Story notes[[edit] | [edit source]]

  • This story contains a few minor departures from TV continuity, which are not flagged in such ways as to suggest that they were intended for comedic effect; these include Susan somehow knowing about Ian being knighted in The Crusade, which post-dated her time in the Doctor's TARDIS, and her similarly knowing about Mechanus, which again apparently contradicts The Chase. It is also asserted that Ian Chesterton and Barbara Wright were returned to 1963, the day before they left, rather than 1965.
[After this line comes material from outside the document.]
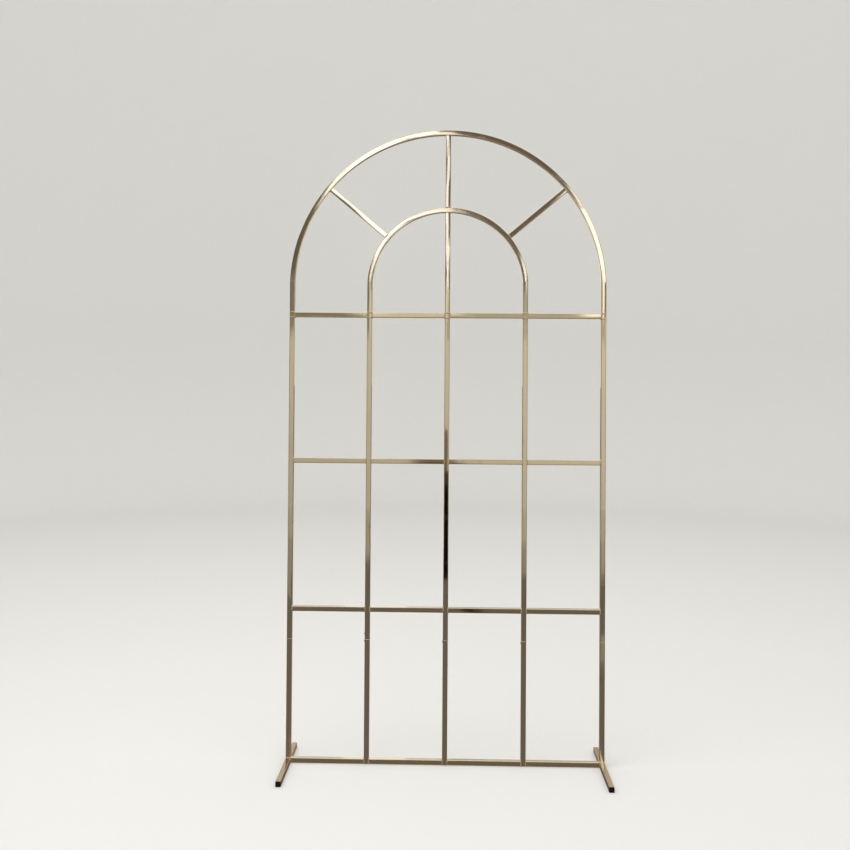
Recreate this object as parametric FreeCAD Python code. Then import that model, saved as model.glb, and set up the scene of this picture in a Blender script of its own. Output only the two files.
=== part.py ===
# Wedding arch: a flat, open frame of bright square tube that stands on two feet.
# Two concentric bows crown a grid of posts and rails. The frame comes apart into
# three sections: the arch, the grid and the base. Each section stands on the one
# below it with five reduced ends, which slide into the tubes there.
#
# Millimetres. +Z is up and +X is to the right, seen from the front. The front looks
# along -Y. The origin lies on the floor, at the middle of the feet's footprint.

import FreeCAD, Part
import math
import os

from FreeCAD import Vector

# Width, and heights that stack up from the floor. With the outer bow on top of them
# they add up to 2 metres.
overall_width = 1000.0      # outside to outside of the outer bow
bays = 4                    # equal openings from side to side
socket_height = 390.0       # floor to the mouths of the base, where the grid stands
low_rail_rise = 94.0        # mouth to the middle of the low rail
middle_rail_rise = 467.0    # low rail to middle rail
top_rail_rise = 461.0       # middle rail to top rail
bow_rise = 106.63           # top rail to the seams where the bows begin
seam_rise = 19.0            # centre of the bows to their seams
spoke_angle = 40.0          # degrees above level

# Square tube, of the same outside size in all three sections
tube = 16.0                 # outside, across the flats
tube_corner = 2.0           # outside radius of the rolled corners
tube_wall = 0.8             # in the arch and the grid
base_wall = 1.0             # in the base

# Plug-in joints between the sections, with post ends that are swaged narrower
arch_end_length = 45.0      # below the arch, inside the grid's posts
grid_end_length = 60.0      # below the grid, inside the base's tubes
end_clearance = 0.2         # inside the tube below, each side
shoulder_height = 1.0

# Cut ends have their outer edges taken off
edge_break = 0.4

# Feet and their push-in plugs
foot_front = 190.0          # foot in front of the frame's middle plane
foot_rear = 120.0           # foot behind it
plug_clearance = 0.15
plug_length = 14.0
plug_wall = 1.6
plug_head = 1.6             # thickness of the head that covers the tube's end
plug_crown = 0.8            # how far the head's face bulges
plug_crown_inset = 3.0      # slope round the crowned face

# Values that follow from the sizes above
tube_half = tube / 2
leg_x = overall_width / 2 - tube_half
bay_width = 2 * leg_x / bays
post_xs = [bay_width * (index - bays / 2) for index in range(bays + 1)]
post_names = ["left_outer", "left_inner", "centre", "right_inner", "right_outer"]
frame_y = (foot_front - foot_rear) / 2
low_rail_z = socket_height + low_rail_rise
middle_rail_z = low_rail_z + middle_rail_rise
top_rail_z = middle_rail_z + top_rail_rise
seam_z = top_rail_z + bow_rise
bow_centre_z = seam_z - seam_rise
outer_radius = math.hypot(leg_x, seam_rise)
inner_radius = math.hypot(leg_x / 2, seam_rise)
arch_foot_z = top_rail_z - tube_half


def rounded_square(side, corner):
    """Closed outline of a square with round corners, in the XY plane."""
    flat = side / 2 - corner
    edges = []
    ends = []
    for step, (sign_x, sign_y) in enumerate(((1, 1), (-1, 1), (-1, -1), (1, -1))):
        centre = Vector(sign_x * flat, sign_y * flat, 0)
        points = []
        for part_turn in (0, 45, 90):
            turn = math.radians(90 * step + part_turn)
            points.append(centre + Vector(corner * math.cos(turn), corner * math.sin(turn), 0))
        edges.append(Part.Arc(*points).toShape())
        ends.append((points[0], points[2]))
    for step in range(4):
        edges.append(Part.LineSegment(ends[step][1], ends[(step + 1) % 4][0]).toShape())
    return Part.Wire(Part.__sortEdges__(edges))


def end_edges(solid, z):
    """Edges round the end face of a bar at that height."""
    return [edge for edge in solid.Edges if all(abs(v.Z - z) < 1e-6 for v in edge.Vertexes)]


def bar(side, corner, length, low_break=0.0, high_break=0.0):
    """Solid square bar standing on the XY plane, with its ends' edges taken off."""
    solid = Part.Face(rounded_square(side, corner)).extrude(Vector(0, 0, length))
    for z, size in ((0, low_break), (length, high_break)):
        if size > 0:
            solid = solid.makeChamfer(size, end_edges(solid, z))
    return solid


def hollow(side, wall, corner, length, low_break=0.0, high_break=0.0):
    """Square tube standing on the XY plane."""
    bore = bar(side - 2 * wall, corner - wall, length)
    return bar(side, corner, length, low_break, high_break).cut(bore)


def moved(shape, x, y, z):
    placed = shape.copy()
    placed.translate(Vector(x, y, z))
    return placed


def turned(shape, axis, angle):
    """Copy turned about an axis through the origin, in degrees."""
    copy = shape.copy()
    copy.rotate(Vector(0, 0, 0), axis, angle)
    return copy


def disc(radius):
    """Solid disc round the bows' centre, thicker than the frame."""
    thickness = 4 * tube
    base = Vector(0, frame_y - thickness / 2, bow_centre_z)
    return Part.makeCylinder(radius, thickness, base, Vector(0, 1, 0))


def bow(radius):
    """Tube bent round the bows' centre, cut off level at the seams."""
    solids = []
    for side, corner in ((tube, tube_corner), (tube - 2 * tube_wall, tube_corner - tube_wall)):
        section = Part.Face(rounded_square(side, corner))
        section.translate(Vector(radius, 0, 0))
        solids.append(section.revolve(Vector(0, 0, 0), Vector(0, -1, 0), 180))
    bent = moved(solids[0].cut(solids[1]), 0, frame_y, bow_centre_z)
    reach = 2 * (radius + tube)
    above = Part.makeBox(reach, reach, reach, Vector(-reach / 2, frame_y - reach / 2, seam_z))
    return bent.common(above)


def between_bows(angle):
    """Straight tube from the inner bow to the outer bow, with coped ends."""
    length = outer_radius - inner_radius
    blank = moved(hollow(tube, tube_wall, tube_corner, length), 0, 0, inner_radius)
    blank = moved(turned(blank, Vector(0, 1, 0), 90 - angle), 0, frame_y, bow_centre_z)
    return blank.common(disc(outer_radius - tube_half)).cut(disc(inner_radius + tube_half))


def reduced_end(x, mouth_z, wall, length):
    """Swaged end that slides into a tube of that wall, with the shoulder above it."""
    side = tube - 2 * (wall + end_clearance)
    corner = tube_corner - wall - end_clearance
    foot_z = mouth_z - length
    total = length + shoulder_height
    end = moved(bar(side, corner, total), x, frame_y, foot_z)
    shoulder = moved(bar(tube, tube_corner, shoulder_height, edge_break), x, frame_y, mouth_z)
    bore = moved(bar(side - 2 * tube_wall, corner / 2, total), x, frame_y, foot_z)
    return end.fuse(shoulder).cut(bore)


def arch_post(x, top):
    """Post of the arch, from under the top rail, with its reduced end."""
    post = moved(hollow(tube, tube_wall, tube_corner, top - arch_foot_z, edge_break), x, frame_y, arch_foot_z)
    return post.fuse(reduced_end(x, arch_foot_z, tube_wall, arch_end_length)).removeSplitter()


def arch_centre_post():
    """Middle post of the arch, coped under the inner bow."""
    corner = Vector(-overall_width / 2, frame_y - overall_width / 2, 0)
    below = Part.makeBox(overall_width, overall_width, bow_centre_z, corner)
    post = arch_post(0, bow_centre_z + inner_radius)
    return post.common(disc(inner_radius - tube_half).fuse(below))


def grid_post(x):
    """Long post from the base's mouth up to the arch's shoulder, with its reduced end."""
    length = arch_foot_z - socket_height
    post = hollow(tube, tube_wall, tube_corner, length, edge_break, edge_break)
    end = reduced_end(x, socket_height, base_wall, grid_end_length)
    return moved(post, x, frame_y, socket_height).fuse(end).removeSplitter()


def socket(x, low):
    """Tube of the base, open at the top for the grid's post."""
    post = hollow(tube, base_wall, tube_corner, socket_height - low, 0.0, edge_break)
    return moved(post, x, frame_y, low)


def rail_pieces(name, z, wall):
    """One rail as separate pieces, each from one post to the next."""
    pieces = {}
    piece = turned(hollow(tube, wall, tube_corner, bay_width - tube), Vector(0, 1, 0), 90)
    for index in range(bays):
        left = post_xs[index] + tube_half
        pieces["%s_rail_%d" % (name, index + 1)] = moved(piece, left, frame_y, z)
    return pieces


def foot(x):
    """Tube that lies on the floor from front to back."""
    length = foot_front + foot_rear
    shape = hollow(tube, base_wall, tube_corner, length, edge_break, edge_break)
    return moved(turned(shape, Vector(1, 0, 0), -90), x, frame_y - foot_front, tube_half)


def plug(x, toward):
    """Push-in plug of a foot. toward is -1 at the front end and 1 at the back."""
    side = tube - 2 * (base_wall + plug_clearance)
    corner = tube_corner - base_wall - plug_clearance
    body = bar(side, corner, plug_length)
    pocket = bar(side - 2 * plug_wall, corner / 2, plug_length - plug_wall)
    head = moved(bar(tube, tube_corner, plug_head), 0, 0, plug_length)
    rim = rounded_square(tube, tube_corner)
    rim.translate(Vector(0, 0, plug_length + plug_head))
    top = rounded_square(tube - 2 * plug_crown_inset, tube_corner / 2)
    top.translate(Vector(0, 0, plug_length + plug_head + plug_crown))
    crown = Part.makeLoft([rim, top], True)
    whole = body.cut(pocket).fuse(head).fuse(crown).removeSplitter()
    reach = foot_front if toward < 0 else foot_rear
    start_y = frame_y + toward * (reach - plug_length)
    return moved(turned(whole, Vector(1, 0, 0), -90 * toward), x, start_y, tube_half)


def arch_section():
    """Bows, spokes and top rail, with the posts that carry them."""
    nodes = {}
    nodes["outer_bow"] = bow(outer_radius)
    nodes["inner_bow"] = bow(inner_radius)
    nodes["left_spoke"] = between_bows(180 - spoke_angle)
    nodes["right_spoke"] = between_bows(spoke_angle)
    nodes["crown_post"] = between_bows(90)
    for name, x in zip(post_names, post_xs):
        nodes[name + "_arch_post"] = arch_centre_post() if name == "centre" else arch_post(x, seam_z)
    nodes.update(rail_pieces("top", top_rail_z, tube_wall))
    return nodes


def grid_section():
    """Long posts and the two rails between them."""
    nodes = {}
    for name, x in zip(post_names, post_xs):
        nodes[name + "_post"] = grid_post(x)
    nodes.update(rail_pieces("middle", middle_rail_z, tube_wall))
    nodes.update(rail_pieces("low", low_rail_z, tube_wall))
    return nodes


def base_section():
    """Short posts, bottom rail, feet and their plugs."""
    nodes = {}
    for name, x in zip(post_names, post_xs):
        nodes[name + "_socket"] = socket(x, tube if name.endswith("outer") else 0)
    nodes.update(rail_pieces("bottom", tube_half, base_wall))
    for side, x in (("left", post_xs[0]), ("right", post_xs[-1])):
        nodes[side + "_foot"] = foot(x)
        nodes[side + "_front_plug"] = plug(x, -1)
        nodes[side + "_rear_plug"] = plug(x, 1)
    return nodes


def main():
    os.makedirs("parts", exist_ok=True)
    nodes = {**arch_section(), **grid_section(), **base_section()}
    for name, shape in nodes.items():
        if len(shape.Solids) != 1 or not shape.isValid():
            print("look at", name, "with", len(shape.Solids), "solids")
        shape.Solids[0].exportStep("parts/%s.step" % name)
    volume = sum(shape.Volume for shape in nodes.values())
    height = bow_centre_z + outer_radius + tube_half
    print("%d nodes, %.1f mm tall, %.0f cubic millimetres" % (len(nodes), height, volume))


main()
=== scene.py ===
# %% [markdown]
# # A gold wedding arch of square tube
# The arch is a flat frame of plated steel tube. Its shape is already right in the CAD
# model, so this lesson gives it its looks: polished plating, small welds at the joints,
# the lips of the base tubes, and light for a mirror-like metal. A second model of the
# whole could differ from the first, so the CAD nodes themselves are dressed, and only
# the bows get a finer mesh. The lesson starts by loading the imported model. A node's
# object sits at the origin, so object coordinates are metres in the arch's own frame.

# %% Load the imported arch
import math

import bmesh
import bpy
from mathutils import Matrix, Vector


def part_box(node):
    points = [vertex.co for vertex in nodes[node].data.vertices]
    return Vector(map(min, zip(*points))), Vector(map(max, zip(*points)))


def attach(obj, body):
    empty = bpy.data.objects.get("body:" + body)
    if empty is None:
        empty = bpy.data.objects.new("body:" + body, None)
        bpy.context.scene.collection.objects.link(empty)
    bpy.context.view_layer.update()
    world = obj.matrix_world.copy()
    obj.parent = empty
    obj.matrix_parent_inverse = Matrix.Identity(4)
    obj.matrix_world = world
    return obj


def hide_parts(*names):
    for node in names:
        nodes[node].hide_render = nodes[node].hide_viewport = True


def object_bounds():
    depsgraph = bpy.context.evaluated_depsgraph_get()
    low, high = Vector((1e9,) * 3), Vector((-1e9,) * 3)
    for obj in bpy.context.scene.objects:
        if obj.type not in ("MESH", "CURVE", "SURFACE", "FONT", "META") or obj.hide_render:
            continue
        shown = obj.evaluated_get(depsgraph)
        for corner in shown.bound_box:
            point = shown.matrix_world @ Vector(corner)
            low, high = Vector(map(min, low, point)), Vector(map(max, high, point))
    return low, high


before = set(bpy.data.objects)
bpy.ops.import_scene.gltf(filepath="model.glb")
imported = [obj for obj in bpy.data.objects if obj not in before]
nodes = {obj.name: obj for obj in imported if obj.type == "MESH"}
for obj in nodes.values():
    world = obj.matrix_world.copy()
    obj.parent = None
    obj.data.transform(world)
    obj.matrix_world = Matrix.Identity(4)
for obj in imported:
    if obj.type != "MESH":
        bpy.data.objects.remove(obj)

cad_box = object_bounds()
print("%d pieces, %.3f m tall" % (len(nodes), cad_box[1].z))

# %% [markdown]
# The added pieces need the tube's side, the posts' places and the heights of the rails
# and mouths. These could be typed in, but measured on the CAD nodes they follow when
# the arch changes. Only the tube's rolled corner can't be read from a box.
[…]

  • The story also presents some contradictions with other non-TV accounts of the Doctors' companions' fates. Ian and Barbara are shown to have had their memories of their travels in time locked at some point after returning to Earth as a result of space-time amnesia, in contrast to Ian Chesterton: An Introduction and The Power of the Doctor (among others) where an elderly Ian was shown to recall his adventures perfectly well.